_EXERCISE OBJECTIVE_.
Show all lines from the listing below that contain "materials".

_THE RECORDS_.
= = = = = = =
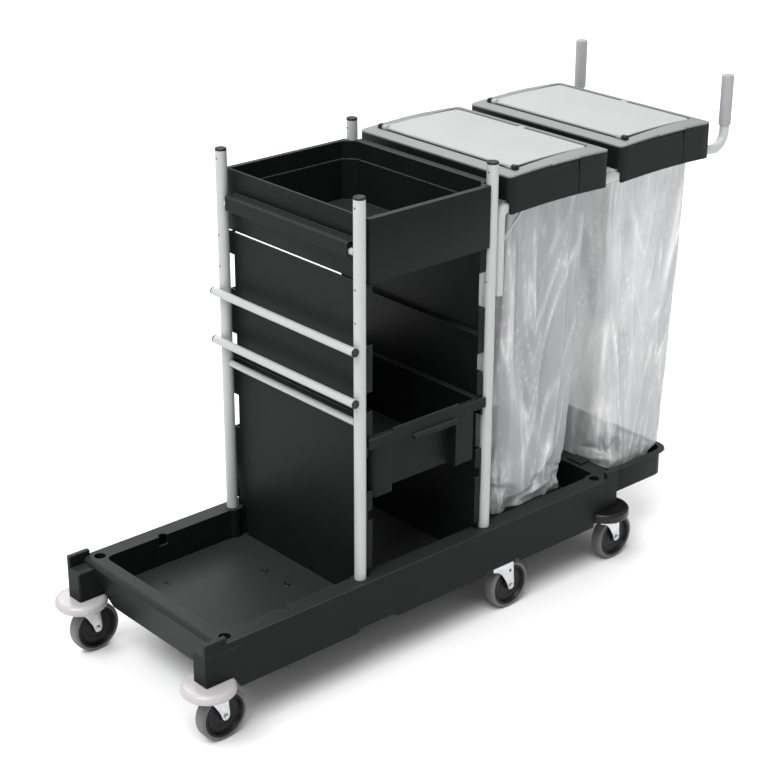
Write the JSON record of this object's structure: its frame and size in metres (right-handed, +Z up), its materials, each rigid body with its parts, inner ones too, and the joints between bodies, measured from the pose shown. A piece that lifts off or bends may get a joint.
= = = = = = =
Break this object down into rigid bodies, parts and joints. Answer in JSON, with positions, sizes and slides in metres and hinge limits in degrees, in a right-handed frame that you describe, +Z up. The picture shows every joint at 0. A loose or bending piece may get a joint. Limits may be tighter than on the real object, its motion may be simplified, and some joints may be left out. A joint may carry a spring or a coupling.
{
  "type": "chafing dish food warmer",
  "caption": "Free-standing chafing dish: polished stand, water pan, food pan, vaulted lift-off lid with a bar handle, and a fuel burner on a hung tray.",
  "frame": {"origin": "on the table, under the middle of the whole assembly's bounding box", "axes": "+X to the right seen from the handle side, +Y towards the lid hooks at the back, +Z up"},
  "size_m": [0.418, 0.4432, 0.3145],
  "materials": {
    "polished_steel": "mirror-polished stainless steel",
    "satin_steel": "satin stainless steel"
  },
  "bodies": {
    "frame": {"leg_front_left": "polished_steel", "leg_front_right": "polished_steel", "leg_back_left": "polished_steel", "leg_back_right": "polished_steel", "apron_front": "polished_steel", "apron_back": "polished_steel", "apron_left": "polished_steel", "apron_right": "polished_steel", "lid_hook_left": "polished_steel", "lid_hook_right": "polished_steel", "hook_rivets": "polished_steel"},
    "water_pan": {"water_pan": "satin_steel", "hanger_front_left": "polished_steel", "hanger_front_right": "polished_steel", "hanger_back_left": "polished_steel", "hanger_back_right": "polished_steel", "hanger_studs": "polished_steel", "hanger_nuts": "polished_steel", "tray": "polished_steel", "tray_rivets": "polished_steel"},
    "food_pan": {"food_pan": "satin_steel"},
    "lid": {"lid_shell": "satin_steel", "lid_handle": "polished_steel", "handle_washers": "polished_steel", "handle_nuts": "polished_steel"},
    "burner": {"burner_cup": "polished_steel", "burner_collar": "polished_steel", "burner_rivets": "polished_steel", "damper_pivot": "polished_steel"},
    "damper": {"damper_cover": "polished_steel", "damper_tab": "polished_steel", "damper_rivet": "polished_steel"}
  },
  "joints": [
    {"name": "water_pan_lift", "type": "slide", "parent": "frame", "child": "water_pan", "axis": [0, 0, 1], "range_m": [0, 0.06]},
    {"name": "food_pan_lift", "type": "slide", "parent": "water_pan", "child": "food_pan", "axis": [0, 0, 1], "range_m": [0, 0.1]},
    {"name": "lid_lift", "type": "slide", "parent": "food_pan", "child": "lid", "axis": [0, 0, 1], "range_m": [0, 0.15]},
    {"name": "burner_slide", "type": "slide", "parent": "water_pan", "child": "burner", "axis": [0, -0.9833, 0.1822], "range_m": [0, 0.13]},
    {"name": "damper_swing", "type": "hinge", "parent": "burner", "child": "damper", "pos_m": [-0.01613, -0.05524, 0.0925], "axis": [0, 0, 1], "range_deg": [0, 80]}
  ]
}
= = = = = = =
_RESULT_.
Write the JSON record of this object's structure: its frame and size in metres (right-handed, +Z up), its materials, each rigid body with its parts, inner ones too, and the joints between bodies, measured from the pose shown. A piece that lifts off or bends may get a joint.
  "materials": {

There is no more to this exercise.